### WHAT NEEDS TO BE DONE
Collect every line below that contains the word "materials".

^^^^^^^^

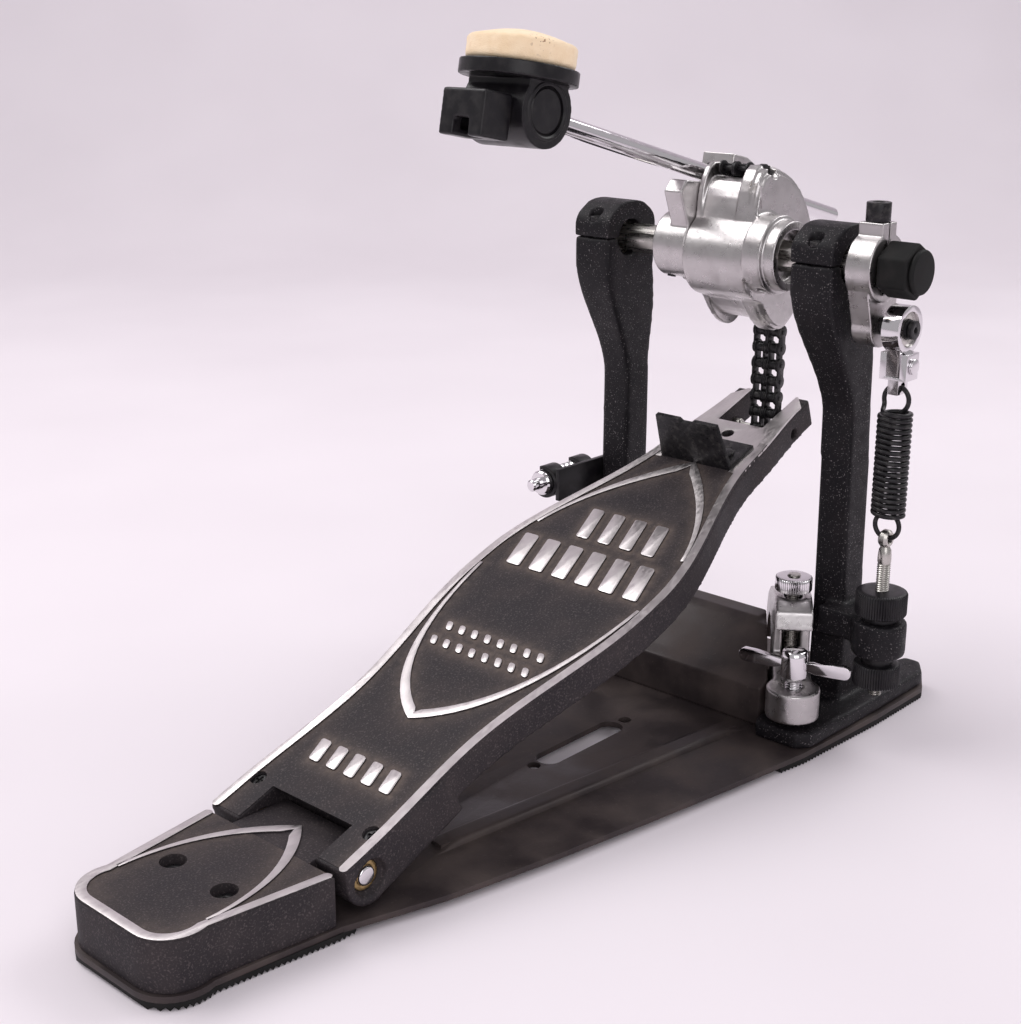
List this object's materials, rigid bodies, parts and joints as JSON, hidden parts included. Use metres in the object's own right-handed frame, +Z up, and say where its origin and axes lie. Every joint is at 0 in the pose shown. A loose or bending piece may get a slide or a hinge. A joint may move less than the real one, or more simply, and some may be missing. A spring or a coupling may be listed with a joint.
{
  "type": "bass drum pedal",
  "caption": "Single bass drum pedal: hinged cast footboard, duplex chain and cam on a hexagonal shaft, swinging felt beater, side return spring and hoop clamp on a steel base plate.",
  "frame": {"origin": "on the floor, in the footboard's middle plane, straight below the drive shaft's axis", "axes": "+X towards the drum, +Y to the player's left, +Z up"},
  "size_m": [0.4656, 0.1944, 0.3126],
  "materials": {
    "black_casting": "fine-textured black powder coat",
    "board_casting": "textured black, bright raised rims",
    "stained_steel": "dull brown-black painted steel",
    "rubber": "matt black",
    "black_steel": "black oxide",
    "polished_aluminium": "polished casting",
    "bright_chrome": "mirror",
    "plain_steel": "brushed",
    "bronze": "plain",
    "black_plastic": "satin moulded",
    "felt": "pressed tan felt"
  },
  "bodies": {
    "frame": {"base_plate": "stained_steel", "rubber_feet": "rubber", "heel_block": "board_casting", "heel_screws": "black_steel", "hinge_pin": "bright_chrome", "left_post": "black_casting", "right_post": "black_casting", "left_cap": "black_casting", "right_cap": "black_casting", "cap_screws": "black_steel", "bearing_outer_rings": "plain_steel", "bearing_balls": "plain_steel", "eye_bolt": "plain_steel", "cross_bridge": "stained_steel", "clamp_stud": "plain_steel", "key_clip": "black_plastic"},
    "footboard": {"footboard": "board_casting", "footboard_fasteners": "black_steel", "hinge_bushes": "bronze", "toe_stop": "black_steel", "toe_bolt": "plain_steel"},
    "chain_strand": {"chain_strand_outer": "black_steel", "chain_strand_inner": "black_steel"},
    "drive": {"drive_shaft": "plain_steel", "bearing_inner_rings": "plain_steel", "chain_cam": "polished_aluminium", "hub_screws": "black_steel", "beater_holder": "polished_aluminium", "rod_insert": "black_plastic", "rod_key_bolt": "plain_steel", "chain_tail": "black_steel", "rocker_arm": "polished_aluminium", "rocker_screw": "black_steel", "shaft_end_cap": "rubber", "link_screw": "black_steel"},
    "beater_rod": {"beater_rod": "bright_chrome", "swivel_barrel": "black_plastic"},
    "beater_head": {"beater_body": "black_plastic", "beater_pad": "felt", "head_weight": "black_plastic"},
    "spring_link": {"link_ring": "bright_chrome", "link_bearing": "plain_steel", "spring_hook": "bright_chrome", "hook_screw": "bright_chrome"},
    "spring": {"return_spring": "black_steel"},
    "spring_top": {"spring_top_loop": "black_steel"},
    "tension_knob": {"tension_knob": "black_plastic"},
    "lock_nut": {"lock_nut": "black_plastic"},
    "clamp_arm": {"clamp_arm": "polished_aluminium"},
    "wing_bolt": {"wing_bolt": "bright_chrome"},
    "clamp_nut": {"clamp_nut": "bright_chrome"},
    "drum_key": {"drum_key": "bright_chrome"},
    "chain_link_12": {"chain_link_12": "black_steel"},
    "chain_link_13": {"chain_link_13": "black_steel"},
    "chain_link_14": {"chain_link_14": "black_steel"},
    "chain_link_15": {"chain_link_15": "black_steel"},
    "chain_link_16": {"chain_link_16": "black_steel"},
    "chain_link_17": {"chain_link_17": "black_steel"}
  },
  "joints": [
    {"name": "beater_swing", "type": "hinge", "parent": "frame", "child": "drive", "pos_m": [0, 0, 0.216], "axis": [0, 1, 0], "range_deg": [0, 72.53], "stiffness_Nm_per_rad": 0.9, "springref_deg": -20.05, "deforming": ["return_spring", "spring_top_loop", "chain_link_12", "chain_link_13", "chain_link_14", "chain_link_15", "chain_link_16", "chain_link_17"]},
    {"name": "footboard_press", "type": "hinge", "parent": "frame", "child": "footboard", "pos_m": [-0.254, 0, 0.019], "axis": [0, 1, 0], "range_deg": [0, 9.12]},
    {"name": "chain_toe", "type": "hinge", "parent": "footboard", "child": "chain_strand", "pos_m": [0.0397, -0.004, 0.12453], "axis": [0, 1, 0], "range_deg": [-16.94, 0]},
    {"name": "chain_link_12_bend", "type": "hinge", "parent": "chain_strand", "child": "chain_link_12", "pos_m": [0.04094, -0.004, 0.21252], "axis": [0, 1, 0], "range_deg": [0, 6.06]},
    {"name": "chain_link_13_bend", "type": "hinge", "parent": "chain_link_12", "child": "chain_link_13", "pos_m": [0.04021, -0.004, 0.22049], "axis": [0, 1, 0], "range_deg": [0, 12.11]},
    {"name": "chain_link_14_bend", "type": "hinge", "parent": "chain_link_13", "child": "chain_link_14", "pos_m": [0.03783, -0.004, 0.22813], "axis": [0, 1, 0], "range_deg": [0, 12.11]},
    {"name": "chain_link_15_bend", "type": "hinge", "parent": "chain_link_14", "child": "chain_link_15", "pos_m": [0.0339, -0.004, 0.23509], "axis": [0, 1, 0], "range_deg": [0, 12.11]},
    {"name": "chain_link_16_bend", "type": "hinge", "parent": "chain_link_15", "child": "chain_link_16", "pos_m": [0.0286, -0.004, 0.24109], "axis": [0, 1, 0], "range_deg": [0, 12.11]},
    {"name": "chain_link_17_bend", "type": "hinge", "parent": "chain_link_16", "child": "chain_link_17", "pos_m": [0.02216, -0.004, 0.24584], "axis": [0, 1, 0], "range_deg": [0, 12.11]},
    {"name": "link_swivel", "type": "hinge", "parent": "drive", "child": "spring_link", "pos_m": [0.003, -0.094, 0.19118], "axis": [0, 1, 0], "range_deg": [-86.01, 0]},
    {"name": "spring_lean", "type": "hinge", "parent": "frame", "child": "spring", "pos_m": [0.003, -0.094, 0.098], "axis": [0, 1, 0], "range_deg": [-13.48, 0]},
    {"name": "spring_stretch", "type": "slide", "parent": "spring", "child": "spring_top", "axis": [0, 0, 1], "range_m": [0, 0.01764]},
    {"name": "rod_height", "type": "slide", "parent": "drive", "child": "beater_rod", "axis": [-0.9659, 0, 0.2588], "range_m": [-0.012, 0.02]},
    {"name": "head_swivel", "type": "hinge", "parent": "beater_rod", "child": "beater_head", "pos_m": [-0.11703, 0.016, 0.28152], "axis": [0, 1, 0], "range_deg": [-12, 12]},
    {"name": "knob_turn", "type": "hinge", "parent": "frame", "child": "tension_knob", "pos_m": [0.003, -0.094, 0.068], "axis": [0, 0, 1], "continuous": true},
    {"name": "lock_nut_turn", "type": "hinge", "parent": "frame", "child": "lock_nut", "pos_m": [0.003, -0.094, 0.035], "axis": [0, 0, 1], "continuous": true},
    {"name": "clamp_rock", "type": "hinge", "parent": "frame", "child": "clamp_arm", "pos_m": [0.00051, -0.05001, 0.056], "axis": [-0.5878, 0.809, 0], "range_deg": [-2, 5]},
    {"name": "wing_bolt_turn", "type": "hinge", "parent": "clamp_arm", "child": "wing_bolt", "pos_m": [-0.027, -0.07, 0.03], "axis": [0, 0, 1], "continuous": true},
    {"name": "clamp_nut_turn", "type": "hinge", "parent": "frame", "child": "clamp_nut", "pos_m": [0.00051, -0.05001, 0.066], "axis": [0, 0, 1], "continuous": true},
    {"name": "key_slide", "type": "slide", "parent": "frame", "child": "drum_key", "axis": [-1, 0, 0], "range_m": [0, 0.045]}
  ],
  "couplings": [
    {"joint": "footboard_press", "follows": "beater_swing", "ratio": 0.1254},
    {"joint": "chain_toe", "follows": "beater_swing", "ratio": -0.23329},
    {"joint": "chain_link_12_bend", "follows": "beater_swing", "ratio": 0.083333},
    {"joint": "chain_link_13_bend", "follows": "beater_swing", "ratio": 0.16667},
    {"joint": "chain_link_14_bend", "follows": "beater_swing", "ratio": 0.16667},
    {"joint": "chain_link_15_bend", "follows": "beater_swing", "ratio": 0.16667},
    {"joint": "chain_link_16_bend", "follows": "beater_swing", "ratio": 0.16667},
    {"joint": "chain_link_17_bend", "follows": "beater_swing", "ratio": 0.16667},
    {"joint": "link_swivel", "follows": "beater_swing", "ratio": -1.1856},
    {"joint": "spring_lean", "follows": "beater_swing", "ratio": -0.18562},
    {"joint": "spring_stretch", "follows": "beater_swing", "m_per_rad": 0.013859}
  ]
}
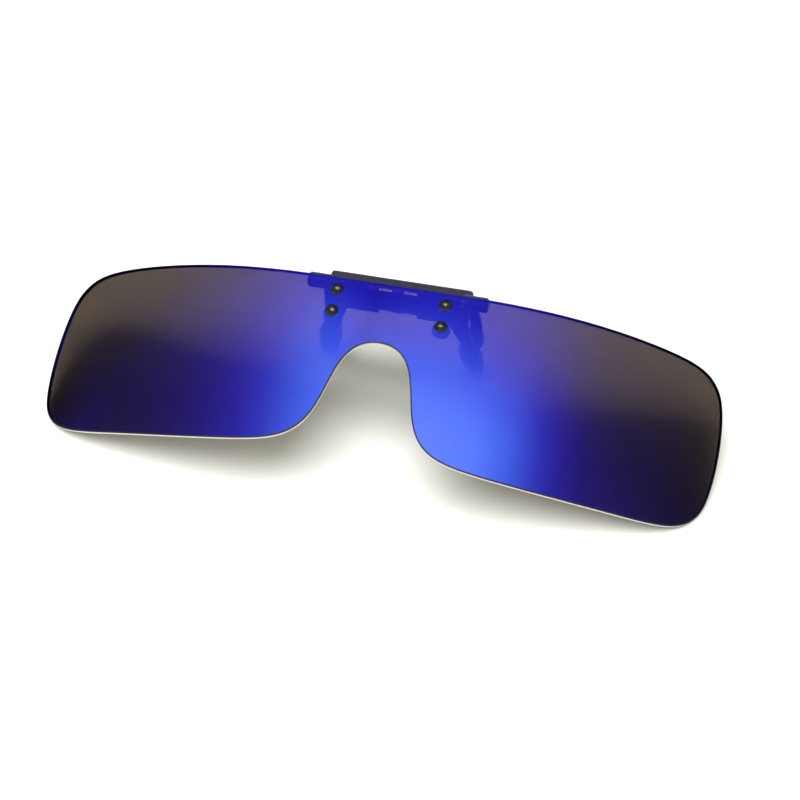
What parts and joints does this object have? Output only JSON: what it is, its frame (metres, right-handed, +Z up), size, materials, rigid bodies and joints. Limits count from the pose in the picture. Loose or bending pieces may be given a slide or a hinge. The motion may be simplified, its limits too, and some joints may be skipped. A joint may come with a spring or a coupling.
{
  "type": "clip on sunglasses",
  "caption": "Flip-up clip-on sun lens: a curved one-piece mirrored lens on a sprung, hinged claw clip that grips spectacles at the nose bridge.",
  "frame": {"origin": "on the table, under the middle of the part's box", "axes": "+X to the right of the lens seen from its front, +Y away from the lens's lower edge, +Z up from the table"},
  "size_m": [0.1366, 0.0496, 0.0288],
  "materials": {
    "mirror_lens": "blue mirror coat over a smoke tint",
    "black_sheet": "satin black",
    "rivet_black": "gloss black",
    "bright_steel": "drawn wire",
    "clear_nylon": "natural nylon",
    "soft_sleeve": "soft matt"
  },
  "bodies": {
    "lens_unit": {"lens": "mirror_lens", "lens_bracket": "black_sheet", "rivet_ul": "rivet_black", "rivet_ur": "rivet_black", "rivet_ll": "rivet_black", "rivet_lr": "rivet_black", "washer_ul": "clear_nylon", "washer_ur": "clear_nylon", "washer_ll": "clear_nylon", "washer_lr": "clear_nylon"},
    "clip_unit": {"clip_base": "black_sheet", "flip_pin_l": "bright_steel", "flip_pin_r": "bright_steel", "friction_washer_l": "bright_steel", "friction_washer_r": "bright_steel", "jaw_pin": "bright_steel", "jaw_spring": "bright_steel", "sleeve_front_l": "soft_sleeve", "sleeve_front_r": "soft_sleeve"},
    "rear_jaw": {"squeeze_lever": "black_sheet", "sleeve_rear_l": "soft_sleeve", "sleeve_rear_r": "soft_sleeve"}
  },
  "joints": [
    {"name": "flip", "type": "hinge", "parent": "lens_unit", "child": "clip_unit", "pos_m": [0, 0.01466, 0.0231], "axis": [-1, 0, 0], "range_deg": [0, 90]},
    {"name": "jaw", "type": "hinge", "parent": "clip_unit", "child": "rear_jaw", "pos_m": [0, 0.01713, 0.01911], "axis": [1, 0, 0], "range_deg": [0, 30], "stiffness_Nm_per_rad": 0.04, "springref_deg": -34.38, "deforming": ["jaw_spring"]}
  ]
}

^^^^^^^^

### EXPECTED ANSWER
List this object's materials, rigid bodies, parts and joints as JSON, hidden parts included. Use metres in the object's own right-handed frame, +Z up, and say where its origin and axes lie. Every joint is at 0 in the pose shown. A loose or bending piece may get a slide or a hinge. A joint may move less than the real one, or more simply, and some may be missing. A spring or a coupling may be listed with a joint.
  "materials": {
What parts and joints does this object have? Output only JSON: what it is, its frame (metres, right-handed, +Z up), size, materials, rigid bodies and joints. Limits count from the pose in the picture. Loose or bending pieces may be given a slide or a hinge. The motion may be simplified, its limits too, and some joints may be skipped. A joint may come with a spring or a coupling.
  "materials": {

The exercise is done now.